[STATED EXERCISE] Take the data below and write out exactly the lines from the one with "The build123d and" through the one with "polished.put_on(right_post)"; omit every other line.

[DATASET EXTRACT]
########################################

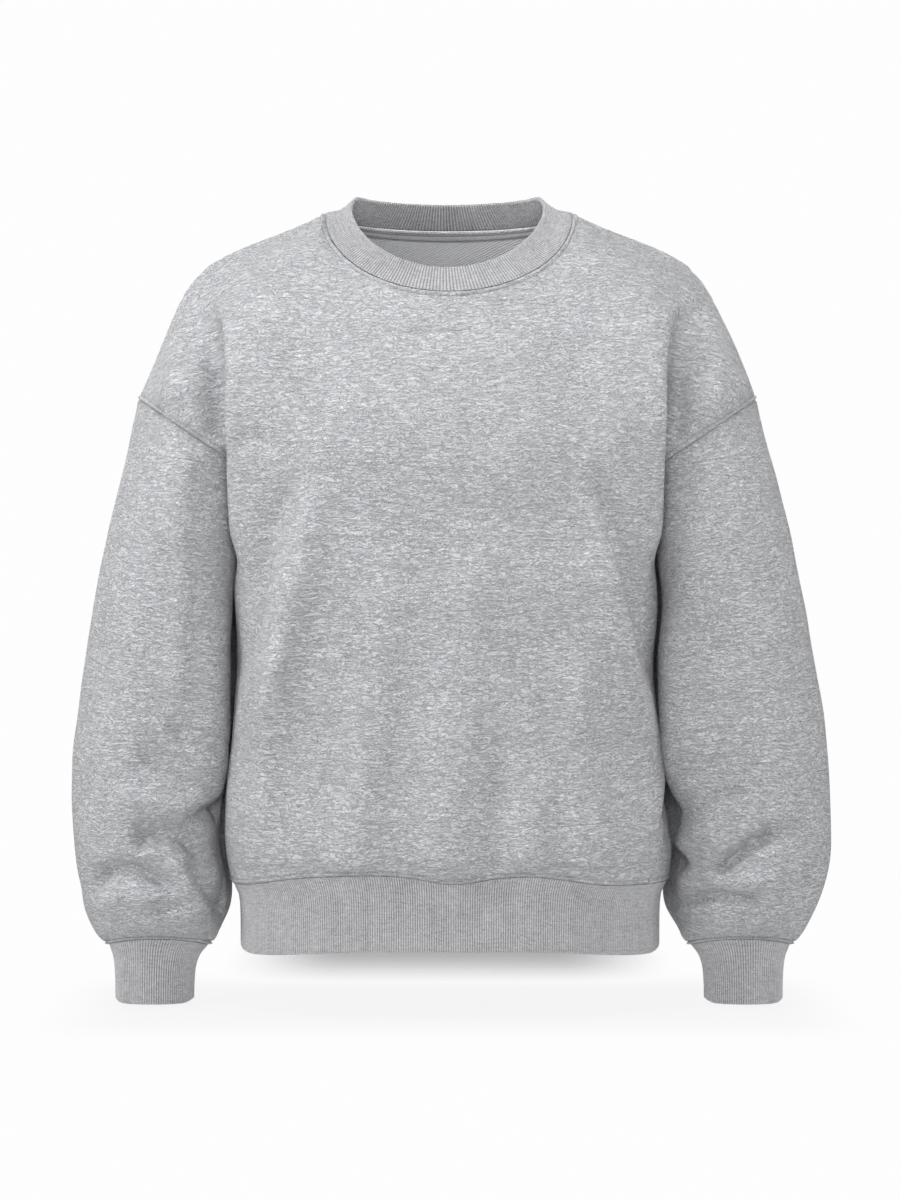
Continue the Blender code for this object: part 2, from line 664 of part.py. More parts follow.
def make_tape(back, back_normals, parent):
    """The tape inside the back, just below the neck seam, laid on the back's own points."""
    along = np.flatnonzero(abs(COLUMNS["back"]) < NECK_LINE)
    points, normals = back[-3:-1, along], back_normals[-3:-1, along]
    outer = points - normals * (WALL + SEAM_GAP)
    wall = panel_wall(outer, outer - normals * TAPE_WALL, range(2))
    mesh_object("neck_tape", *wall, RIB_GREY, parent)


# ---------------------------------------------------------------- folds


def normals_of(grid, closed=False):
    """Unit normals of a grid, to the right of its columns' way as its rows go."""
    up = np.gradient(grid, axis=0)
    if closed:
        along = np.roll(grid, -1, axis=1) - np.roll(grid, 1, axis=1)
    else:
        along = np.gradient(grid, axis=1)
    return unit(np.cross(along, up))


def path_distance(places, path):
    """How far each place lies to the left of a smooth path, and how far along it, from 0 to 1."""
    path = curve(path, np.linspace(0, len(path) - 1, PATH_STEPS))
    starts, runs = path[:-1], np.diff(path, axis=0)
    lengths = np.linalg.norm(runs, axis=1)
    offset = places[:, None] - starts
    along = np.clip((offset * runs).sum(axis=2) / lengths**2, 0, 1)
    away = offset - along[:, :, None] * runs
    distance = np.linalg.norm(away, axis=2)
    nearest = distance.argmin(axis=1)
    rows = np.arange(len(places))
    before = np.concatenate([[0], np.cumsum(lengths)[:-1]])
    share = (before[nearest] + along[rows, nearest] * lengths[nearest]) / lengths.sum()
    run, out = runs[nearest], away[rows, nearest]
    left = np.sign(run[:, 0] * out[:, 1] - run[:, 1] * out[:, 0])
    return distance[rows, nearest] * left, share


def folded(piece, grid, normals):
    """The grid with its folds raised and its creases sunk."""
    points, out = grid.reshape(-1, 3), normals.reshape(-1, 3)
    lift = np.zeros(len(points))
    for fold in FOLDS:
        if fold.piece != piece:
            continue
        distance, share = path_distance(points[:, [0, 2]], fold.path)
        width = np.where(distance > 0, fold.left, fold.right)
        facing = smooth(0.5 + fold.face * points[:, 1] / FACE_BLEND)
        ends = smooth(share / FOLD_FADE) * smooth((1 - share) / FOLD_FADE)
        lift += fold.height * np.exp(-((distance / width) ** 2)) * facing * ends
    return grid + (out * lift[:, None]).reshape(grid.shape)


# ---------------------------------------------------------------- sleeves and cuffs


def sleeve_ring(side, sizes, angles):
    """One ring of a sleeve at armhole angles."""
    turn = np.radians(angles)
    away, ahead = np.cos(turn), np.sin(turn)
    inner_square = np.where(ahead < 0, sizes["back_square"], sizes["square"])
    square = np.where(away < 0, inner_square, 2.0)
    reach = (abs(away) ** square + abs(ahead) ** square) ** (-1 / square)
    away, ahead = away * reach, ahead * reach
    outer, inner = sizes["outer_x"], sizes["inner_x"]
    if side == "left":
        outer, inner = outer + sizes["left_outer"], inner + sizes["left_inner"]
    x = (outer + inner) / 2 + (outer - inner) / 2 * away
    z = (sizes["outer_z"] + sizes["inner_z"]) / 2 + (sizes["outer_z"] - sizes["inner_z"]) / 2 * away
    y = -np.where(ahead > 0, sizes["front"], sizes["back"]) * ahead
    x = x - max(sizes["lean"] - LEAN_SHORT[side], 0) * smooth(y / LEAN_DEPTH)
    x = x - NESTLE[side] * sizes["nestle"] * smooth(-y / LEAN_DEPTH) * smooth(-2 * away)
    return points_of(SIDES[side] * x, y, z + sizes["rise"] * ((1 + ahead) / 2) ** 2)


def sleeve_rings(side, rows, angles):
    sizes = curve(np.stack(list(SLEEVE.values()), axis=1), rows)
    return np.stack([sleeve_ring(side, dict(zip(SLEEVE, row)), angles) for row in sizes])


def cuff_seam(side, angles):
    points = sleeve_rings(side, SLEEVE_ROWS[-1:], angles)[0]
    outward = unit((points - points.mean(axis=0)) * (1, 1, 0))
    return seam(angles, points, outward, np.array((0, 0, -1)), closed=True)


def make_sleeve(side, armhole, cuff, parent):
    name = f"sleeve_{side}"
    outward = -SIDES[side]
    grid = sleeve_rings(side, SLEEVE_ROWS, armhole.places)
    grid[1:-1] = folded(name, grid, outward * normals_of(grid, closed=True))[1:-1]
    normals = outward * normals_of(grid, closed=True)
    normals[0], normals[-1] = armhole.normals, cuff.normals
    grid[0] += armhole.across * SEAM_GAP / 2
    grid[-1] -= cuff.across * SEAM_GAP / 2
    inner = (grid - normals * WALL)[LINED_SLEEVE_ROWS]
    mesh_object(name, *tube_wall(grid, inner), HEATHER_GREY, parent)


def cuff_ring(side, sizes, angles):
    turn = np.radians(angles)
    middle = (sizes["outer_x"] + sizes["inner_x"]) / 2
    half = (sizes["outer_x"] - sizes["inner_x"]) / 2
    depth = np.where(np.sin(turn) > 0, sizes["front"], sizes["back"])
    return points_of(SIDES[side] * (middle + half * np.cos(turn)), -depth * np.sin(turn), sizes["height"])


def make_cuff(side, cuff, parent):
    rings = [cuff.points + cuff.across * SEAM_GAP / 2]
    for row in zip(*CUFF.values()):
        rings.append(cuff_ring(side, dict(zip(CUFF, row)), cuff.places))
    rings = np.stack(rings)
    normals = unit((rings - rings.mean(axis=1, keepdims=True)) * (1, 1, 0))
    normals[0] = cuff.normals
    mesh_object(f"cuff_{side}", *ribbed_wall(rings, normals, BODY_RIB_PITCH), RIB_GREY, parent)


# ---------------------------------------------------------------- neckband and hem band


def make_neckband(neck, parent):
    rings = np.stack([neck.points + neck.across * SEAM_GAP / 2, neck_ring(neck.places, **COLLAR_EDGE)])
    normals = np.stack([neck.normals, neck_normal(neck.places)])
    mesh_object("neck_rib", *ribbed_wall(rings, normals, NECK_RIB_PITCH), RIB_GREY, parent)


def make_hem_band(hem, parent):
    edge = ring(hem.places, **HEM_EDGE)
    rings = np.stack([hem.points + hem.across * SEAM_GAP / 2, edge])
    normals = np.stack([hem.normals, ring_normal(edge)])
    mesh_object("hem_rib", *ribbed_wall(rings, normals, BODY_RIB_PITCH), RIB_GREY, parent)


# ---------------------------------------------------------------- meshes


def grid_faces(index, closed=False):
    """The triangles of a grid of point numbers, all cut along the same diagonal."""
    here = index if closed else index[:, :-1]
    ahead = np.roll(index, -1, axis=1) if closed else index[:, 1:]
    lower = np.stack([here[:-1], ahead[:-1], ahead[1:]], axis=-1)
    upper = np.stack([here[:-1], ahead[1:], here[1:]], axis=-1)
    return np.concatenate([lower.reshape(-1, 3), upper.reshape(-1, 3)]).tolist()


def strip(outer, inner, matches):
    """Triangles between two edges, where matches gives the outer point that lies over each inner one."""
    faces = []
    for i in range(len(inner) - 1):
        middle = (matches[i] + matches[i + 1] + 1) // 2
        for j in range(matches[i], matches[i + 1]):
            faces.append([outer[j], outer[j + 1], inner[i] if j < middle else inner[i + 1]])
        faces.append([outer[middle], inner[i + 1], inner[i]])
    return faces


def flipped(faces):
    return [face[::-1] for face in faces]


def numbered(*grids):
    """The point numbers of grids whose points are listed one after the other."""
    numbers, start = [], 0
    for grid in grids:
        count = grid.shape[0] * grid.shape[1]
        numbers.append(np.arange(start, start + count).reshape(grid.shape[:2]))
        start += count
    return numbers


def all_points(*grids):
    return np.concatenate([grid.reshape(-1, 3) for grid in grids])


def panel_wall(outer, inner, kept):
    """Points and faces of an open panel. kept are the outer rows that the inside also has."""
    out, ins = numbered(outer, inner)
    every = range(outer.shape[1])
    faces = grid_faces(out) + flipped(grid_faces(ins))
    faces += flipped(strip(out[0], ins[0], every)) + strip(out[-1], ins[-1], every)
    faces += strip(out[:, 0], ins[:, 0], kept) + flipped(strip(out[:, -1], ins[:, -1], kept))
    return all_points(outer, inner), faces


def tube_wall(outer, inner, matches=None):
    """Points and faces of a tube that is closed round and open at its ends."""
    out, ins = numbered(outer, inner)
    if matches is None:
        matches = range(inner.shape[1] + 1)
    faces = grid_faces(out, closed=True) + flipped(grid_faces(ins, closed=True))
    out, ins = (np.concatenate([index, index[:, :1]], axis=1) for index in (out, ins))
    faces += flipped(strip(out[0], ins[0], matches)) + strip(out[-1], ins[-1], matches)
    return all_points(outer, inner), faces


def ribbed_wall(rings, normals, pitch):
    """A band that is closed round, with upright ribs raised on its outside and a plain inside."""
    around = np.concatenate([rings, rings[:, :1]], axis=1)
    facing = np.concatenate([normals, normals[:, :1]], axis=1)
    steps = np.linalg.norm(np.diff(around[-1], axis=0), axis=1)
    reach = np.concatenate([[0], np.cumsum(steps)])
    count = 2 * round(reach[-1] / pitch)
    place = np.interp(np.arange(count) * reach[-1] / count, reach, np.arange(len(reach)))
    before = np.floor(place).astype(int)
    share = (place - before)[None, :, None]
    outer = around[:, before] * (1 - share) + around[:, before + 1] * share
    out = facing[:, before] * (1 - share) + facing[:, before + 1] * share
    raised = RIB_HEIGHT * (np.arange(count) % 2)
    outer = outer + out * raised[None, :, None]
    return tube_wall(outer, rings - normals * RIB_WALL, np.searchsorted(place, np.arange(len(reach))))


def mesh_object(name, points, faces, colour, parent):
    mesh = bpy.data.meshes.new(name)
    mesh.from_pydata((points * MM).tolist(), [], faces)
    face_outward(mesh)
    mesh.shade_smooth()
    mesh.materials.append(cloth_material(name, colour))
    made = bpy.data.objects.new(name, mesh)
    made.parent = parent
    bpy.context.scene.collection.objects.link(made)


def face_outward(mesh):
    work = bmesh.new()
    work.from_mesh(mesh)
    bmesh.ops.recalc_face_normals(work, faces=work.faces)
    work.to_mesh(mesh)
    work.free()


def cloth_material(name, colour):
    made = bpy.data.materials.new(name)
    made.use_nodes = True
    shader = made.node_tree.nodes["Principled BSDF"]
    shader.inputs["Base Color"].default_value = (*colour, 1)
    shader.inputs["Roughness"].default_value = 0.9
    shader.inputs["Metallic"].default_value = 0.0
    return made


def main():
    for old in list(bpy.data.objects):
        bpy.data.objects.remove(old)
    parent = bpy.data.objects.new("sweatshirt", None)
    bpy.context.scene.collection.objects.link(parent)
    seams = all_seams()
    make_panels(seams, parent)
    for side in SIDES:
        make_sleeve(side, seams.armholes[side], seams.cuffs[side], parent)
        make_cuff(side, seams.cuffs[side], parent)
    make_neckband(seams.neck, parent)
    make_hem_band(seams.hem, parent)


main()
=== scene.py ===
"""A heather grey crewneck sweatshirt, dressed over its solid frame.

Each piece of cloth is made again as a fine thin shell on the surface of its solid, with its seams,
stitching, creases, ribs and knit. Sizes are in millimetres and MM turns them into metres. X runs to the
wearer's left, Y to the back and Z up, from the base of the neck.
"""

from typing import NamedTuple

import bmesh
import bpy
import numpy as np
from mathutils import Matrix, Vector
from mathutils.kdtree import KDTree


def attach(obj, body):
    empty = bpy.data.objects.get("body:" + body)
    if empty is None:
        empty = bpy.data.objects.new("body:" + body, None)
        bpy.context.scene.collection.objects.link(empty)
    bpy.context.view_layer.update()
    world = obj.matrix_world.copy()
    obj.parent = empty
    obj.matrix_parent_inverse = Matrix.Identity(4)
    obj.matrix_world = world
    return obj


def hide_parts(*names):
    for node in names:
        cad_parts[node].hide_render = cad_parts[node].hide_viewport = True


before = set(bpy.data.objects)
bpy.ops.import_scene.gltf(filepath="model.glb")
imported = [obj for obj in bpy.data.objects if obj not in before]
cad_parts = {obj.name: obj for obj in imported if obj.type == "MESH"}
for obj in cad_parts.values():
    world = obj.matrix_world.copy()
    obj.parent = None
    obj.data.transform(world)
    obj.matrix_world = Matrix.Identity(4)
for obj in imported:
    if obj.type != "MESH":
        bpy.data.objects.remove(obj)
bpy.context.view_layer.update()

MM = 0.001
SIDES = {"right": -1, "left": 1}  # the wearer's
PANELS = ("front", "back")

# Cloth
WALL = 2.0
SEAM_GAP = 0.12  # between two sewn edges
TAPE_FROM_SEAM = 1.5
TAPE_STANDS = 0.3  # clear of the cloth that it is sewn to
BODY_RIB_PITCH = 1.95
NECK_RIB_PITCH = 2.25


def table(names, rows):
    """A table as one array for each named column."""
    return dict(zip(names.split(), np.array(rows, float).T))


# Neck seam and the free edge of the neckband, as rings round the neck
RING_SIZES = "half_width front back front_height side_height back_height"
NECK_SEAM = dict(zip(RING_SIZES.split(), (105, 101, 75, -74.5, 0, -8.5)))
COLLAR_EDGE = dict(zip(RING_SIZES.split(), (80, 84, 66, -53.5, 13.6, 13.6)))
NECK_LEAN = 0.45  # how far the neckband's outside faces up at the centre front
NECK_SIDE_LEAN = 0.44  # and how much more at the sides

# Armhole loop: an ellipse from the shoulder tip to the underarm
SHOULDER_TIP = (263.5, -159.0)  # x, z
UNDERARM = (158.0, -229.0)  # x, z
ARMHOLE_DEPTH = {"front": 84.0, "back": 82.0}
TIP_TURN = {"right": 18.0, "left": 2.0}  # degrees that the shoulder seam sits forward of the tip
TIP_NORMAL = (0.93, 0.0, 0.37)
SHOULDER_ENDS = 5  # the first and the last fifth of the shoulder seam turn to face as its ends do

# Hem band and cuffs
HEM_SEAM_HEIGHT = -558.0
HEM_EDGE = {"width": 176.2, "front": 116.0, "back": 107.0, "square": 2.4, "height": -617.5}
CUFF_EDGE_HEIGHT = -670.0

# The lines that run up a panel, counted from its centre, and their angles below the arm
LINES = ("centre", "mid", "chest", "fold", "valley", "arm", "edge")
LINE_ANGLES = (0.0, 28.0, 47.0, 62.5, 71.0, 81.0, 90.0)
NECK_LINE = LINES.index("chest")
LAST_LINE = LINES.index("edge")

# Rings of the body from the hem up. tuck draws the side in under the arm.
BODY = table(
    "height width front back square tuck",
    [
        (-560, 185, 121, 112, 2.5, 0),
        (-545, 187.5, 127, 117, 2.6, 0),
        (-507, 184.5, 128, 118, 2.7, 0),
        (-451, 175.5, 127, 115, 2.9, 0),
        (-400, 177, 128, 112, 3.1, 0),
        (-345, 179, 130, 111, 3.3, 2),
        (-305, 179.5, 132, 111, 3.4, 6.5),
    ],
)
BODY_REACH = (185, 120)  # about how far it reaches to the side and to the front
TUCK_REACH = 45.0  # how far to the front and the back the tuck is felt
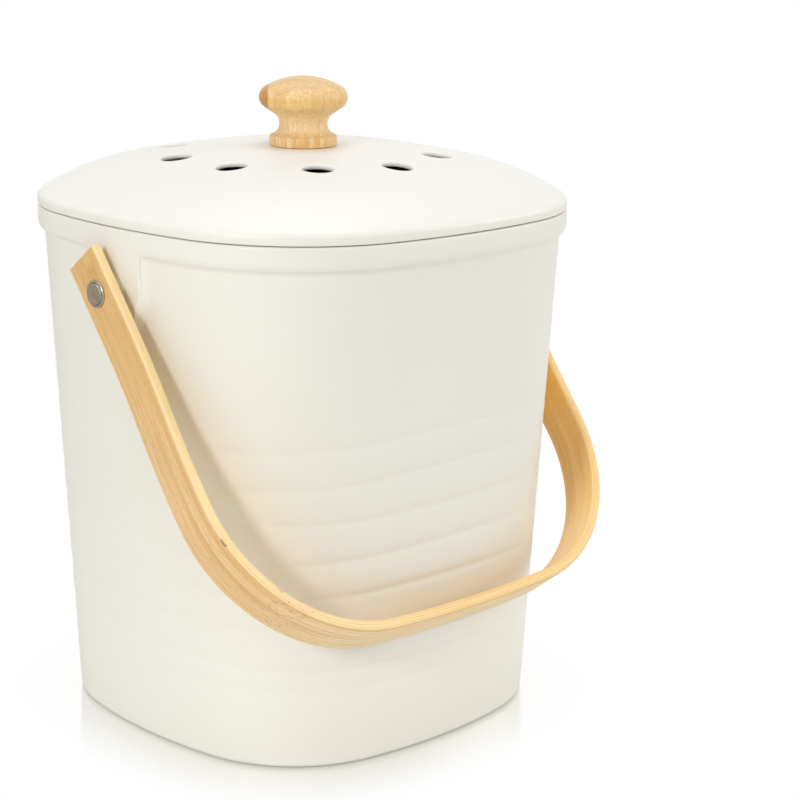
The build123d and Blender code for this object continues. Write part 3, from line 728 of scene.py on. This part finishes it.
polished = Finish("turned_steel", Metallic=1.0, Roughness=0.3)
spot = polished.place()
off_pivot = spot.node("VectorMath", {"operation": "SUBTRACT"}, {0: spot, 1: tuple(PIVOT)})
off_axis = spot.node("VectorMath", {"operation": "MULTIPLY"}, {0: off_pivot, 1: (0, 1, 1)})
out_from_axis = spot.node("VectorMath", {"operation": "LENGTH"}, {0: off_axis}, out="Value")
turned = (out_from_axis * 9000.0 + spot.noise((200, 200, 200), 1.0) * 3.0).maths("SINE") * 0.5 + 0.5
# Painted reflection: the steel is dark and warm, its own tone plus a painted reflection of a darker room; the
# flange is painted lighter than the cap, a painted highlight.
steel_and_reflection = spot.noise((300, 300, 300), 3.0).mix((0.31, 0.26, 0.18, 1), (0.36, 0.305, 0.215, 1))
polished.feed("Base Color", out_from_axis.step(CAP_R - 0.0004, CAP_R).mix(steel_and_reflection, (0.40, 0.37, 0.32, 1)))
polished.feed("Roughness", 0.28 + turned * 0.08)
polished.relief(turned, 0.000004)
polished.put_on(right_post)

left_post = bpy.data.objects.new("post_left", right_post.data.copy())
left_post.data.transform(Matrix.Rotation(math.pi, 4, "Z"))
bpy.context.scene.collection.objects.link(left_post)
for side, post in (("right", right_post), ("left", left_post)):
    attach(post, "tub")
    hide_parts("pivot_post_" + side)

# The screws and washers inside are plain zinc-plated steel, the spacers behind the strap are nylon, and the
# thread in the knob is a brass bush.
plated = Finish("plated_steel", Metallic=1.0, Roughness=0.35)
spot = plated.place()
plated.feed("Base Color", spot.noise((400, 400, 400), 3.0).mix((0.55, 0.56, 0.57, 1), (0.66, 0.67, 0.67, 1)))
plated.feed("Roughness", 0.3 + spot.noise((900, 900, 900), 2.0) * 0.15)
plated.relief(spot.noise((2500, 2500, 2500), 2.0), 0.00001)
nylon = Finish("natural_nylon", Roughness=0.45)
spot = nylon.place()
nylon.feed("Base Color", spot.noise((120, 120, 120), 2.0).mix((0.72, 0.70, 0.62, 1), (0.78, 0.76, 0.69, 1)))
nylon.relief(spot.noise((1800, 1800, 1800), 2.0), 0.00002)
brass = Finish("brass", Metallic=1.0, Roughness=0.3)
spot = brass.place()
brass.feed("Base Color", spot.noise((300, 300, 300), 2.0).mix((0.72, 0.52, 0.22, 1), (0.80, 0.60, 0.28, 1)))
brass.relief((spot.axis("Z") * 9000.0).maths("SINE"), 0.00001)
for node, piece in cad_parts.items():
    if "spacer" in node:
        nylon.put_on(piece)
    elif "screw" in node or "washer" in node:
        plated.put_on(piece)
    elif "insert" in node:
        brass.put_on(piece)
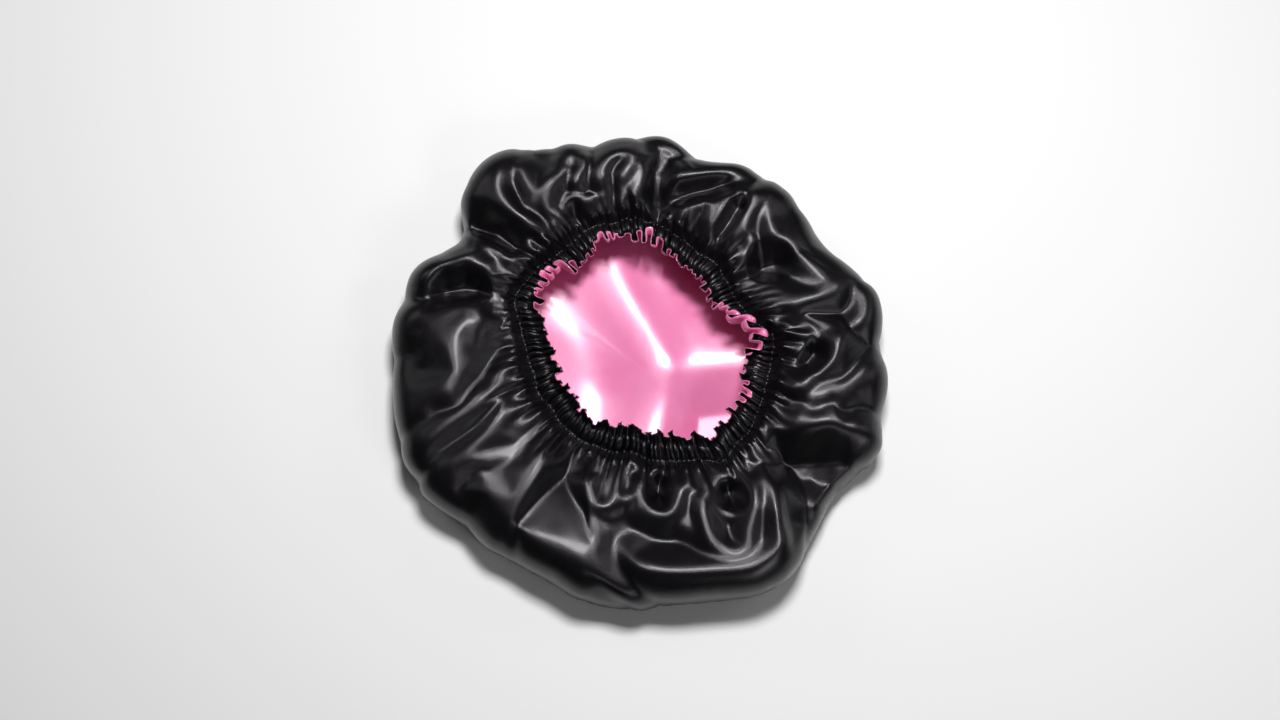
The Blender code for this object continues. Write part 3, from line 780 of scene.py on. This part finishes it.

########################################

[FULL SOLUTION]
The build123d and Blender code for this object continues. Write part 3, from line 728 of scene.py on. This part finishes it.
polished = Finish("turned_steel", Metallic=1.0, Roughness=0.3)
spot = polished.place()
off_pivot = spot.node("VectorMath", {"operation": "SUBTRACT"}, {0: spot, 1: tuple(PIVOT)})
off_axis = spot.node("VectorMath", {"operation": "MULTIPLY"}, {0: off_pivot, 1: (0, 1, 1)})
out_from_axis = spot.node("VectorMath", {"operation": "LENGTH"}, {0: off_axis}, out="Value")
turned = (out_from_axis * 9000.0 + spot.noise((200, 200, 200), 1.0) * 3.0).maths("SINE") * 0.5 + 0.5
# Painted reflection: the steel is dark and warm, its own tone plus a painted reflection of a darker room; the
# flange is painted lighter than the cap, a painted highlight.
steel_and_reflection = spot.noise((300, 300, 300), 3.0).mix((0.31, 0.26, 0.18, 1), (0.36, 0.305, 0.215, 1))
polished.feed("Base Color", out_from_axis.step(CAP_R - 0.0004, CAP_R).mix(steel_and_reflection, (0.40, 0.37, 0.32, 1)))
polished.feed("Roughness", 0.28 + turned * 0.08)
polished.relief(turned, 0.000004)
polished.put_on(right_post)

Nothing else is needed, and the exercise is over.